A: Linguists usually don't have a precise answer to when or how a
particular word was created, but "heartland" is an exception, says
Joseph Salmons, a UW-Madison German professor and co-director of the
Center for the Study of Upper Midwestern Cultures.
Sources agree it was coined in 1904 by British geographer Sir Halford Mackinder, Salmons says.
Mackinder used it with negative connotations to describe the
north-central interior of Eurasia, an area he saw as a threat to the
west.
The neutral meaning of "central area" has generalized to regions around
the world. It now has a positive association in the Midwest.

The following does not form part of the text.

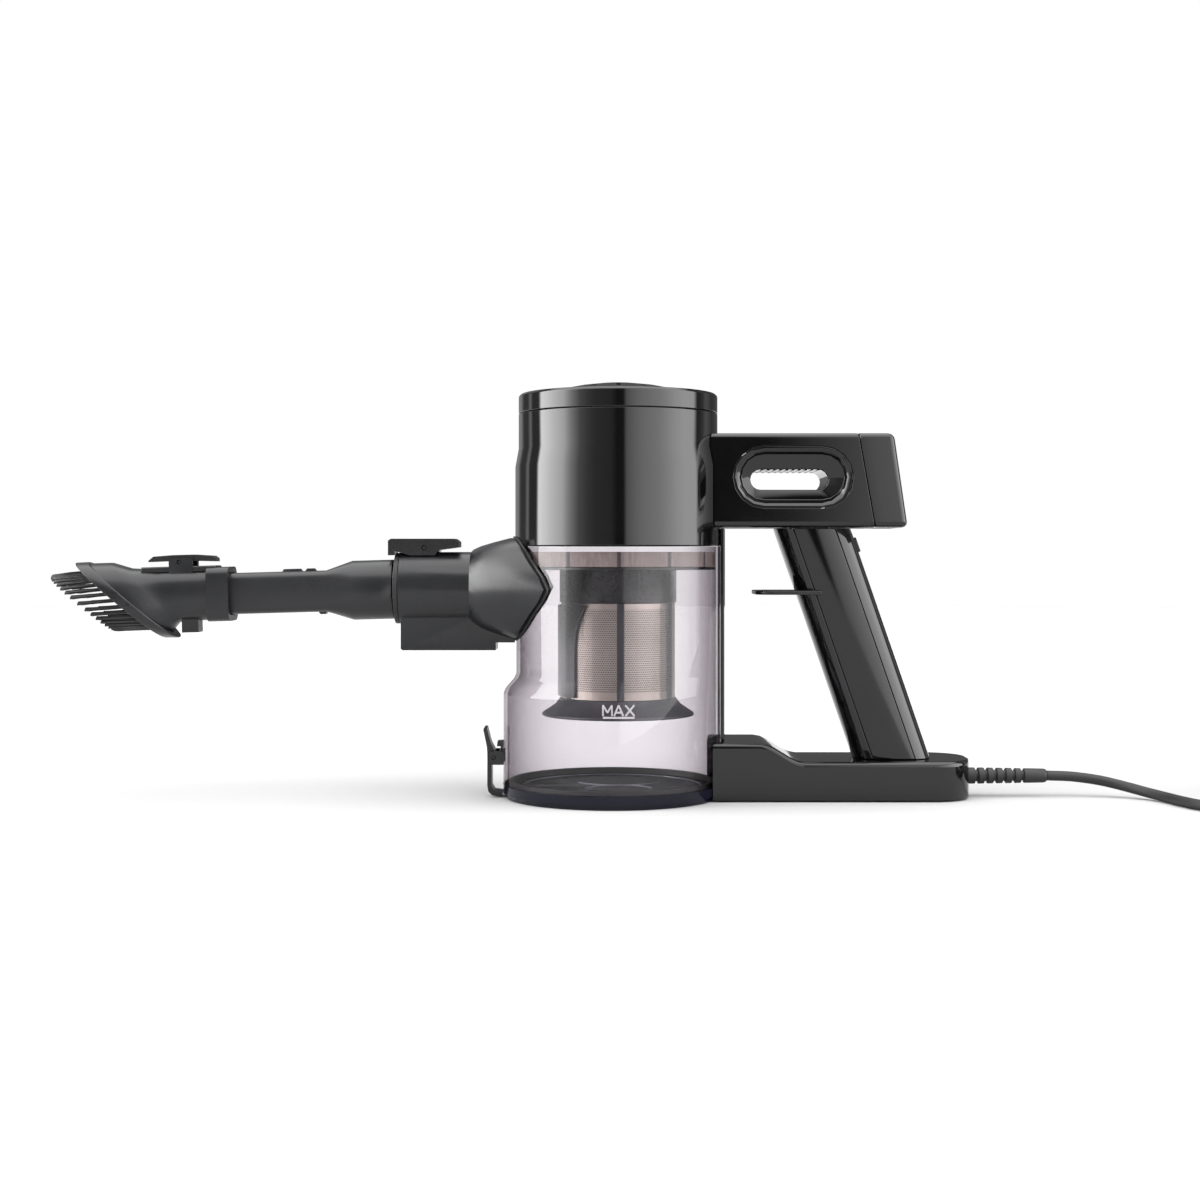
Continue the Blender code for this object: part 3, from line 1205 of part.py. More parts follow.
def make_base(mats):
    arm = put("base_arm", skin(base_rings(0, BASE_LIFT, 0, BIN_R - 0.016)), mats["gloss"])
    wall_front = BIN_R + 0.012
    cavity = helper("base_cavity", skin(base_rings(BASE_WALL, -0.01, BASE_WALL, wall_front)))
    seat = helper("base_bin_seat", bin_envelope(RAIL_GAP, -0.02, 0.06))
    depth = hinge_x() + HINGE_PIN_R + HINGE_POCKET_DEPTH
    inside = BIN_R - 0.021
    half = HINGE_POCKET_HALF
    pocket = helper("hinge_pocket", box(inside, depth, -half, half, -0.01, HINGE_POCKET_TOP))
    lead_x = grip_front(BASE_LOW) + GRIP_DEPTH_X / 2
    lead_hole = helper("base_lead_hole", rod(LEAD_HOLE_R, 0, 0.05, 12, centre=(lead_x, 0, 0)))
    sweep_half = BASE_HALF - BASE_WALL
    front = hinge_x() - KNUCKLE_R
    sweep = helper("lid_sweep", box(inside, front, -sweep_half, sweep_half, -0.01, LID_SWEEP_TOP))
    cut(arm, cavity, seat, pocket, sweep, lead_hole)

    inset = BASE_WALL + GAP
    cover_low, cover_top = BASE_LIFT, BASE_LIFT + 0.002
    rings = base_rings(inset, cover_low, 0, wall_front + GAP)
    plan = [(ring[0].x, ring[-1].y) for ring in rings]
    plan += [(x, -y) for x, y in reversed(plan)]
    put("base_cover", prism(plan, cover_low, cover_top, "Z"), mats["satin"])
    pad = [(FOOT_X + u, v) for u, v in round_rect(FOOT_LENGTH / 2, BASE_HALF - 0.006, 0.003)]
    put("base_foot", prism(pad, 0, BASE_LIFT - GAP, "Z"), mats["rubber"])

    make_inner_lead(mats, lead_x)


def make_inner_lead(mats, lead_x):
    """The cord's inner end, from the rear of the base arm up inside the grip to the switch."""
    inner_end = BASE_END_X - BASE_WALL - 0.0006
    switch_x = grip_front(BUTTON_Z) + GRIP_DEPTH_X - 0.017
    middle_z = GRIP_TOP - 0.0703
    middle_x = grip_front(middle_z) + GRIP_DEPTH_X / 2
    route = [(inner_end, 0, CORD_AXIS_Z), (inner_end - 0.018, 0, CORD_AXIS_Z), (lead_x + 0.010, 0, 0.0108),
             (lead_x + 0.0012, 0, 0.0175), (lead_x - 0.003, 0, 0.030), (middle_x, 0, middle_z),
             (switch_x - 0.001, 0, BUTTON_Z - 0.0225), (switch_x - 0.002, 0, BUTTON_Z - 0.016)]
    tube("inner_lead", smooth_path(route, 4), INNER_LEAD_R, mats["rubber"])


def make_rail(mats):
    """A strip down the bin's rear, from the rear arm to the base arm, clear of the bin's slide."""
    inner = HOUSING_R + GAP
    outer = inner + RAIL_THICK
    steps = 6
    half = RAIL_HALF / inner
    angles = [-half + 2 * half * i / steps for i in range(steps + 1)]
    outline = [(inner * cos(a), inner * sin(a)) for a in angles]
    outline += [(outer * cos(a), outer * sin(a)) for a in reversed(angles)]
    put("rear_rail", prism(outline, RAIL_LOW, RAIL_HIGH, "Z"), mats["gloss"])


# ---------- cord ----------

def make_cord(mats):
    start = BASE_END_X + GAP
    profile = [(RELIEF_R, start), (RELIEF_R, start + 0.004), (RELIEF_TIP_R, RELIEF_END_X - 0.002),
               (RELIEF_TIP_R - 0.0006, RELIEF_END_X)]
    relief = turned(profile, SMALL_STEPS, "X", (0, 0, CORD_AXIS_Z), hollow=False)
    put("strain_relief", relief, mats["rubber"])
    tube("cord_lead", smooth_path(CORD_ROUTE, 3), CORD_R, mats["rubber"])
    centre = (COIL_X, COIL_Y, 0)
    inner, outer = COIL_MID_R - COIL_HALF_WIDTH, COIL_MID_R + COIL_HALF_WIDTH
    r = COIL_ROUND
    coil = [(outer - r, 0.0002), (outer, r), (outer, COIL_HEIGHT - r), (outer - r, COIL_HEIGHT),
            (inner + r, COIL_HEIGHT), (inner, COIL_HEIGHT - r), (inner, r), (inner + r, 0.0002)]
    put("cord_coil", turned(coil, 36, centre=centre), mats["rubber"])
    make_tie(mats, inner, outer)
    tube("cord_tail", smooth_path(TAIL_ROUTE, 3), CORD_R, mats["rubber"])
    make_plug(mats)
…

"There's no simple answer on what specific region is considered the
heartland,'" Salmons adds. "Geographers often note that regions are
socially constructed,' and boundaries are always fuzzy."
The
preface to Timothy Frazer's book, "Heartland' English: Variation and
Transition in the American Midwest," notes how popular culture uses the
word to paint the Midwest as "an interior Eden, unglamorous but home to
simple virtues."
Frazer laments that this propaganda belies a
very complex and culturally diverse region, "seen by many only from
thirty thousand feet as they jet from one coast to another."
Frazer's final word on the heartland?
"It describes a place that does not exist, save in the popular imagination."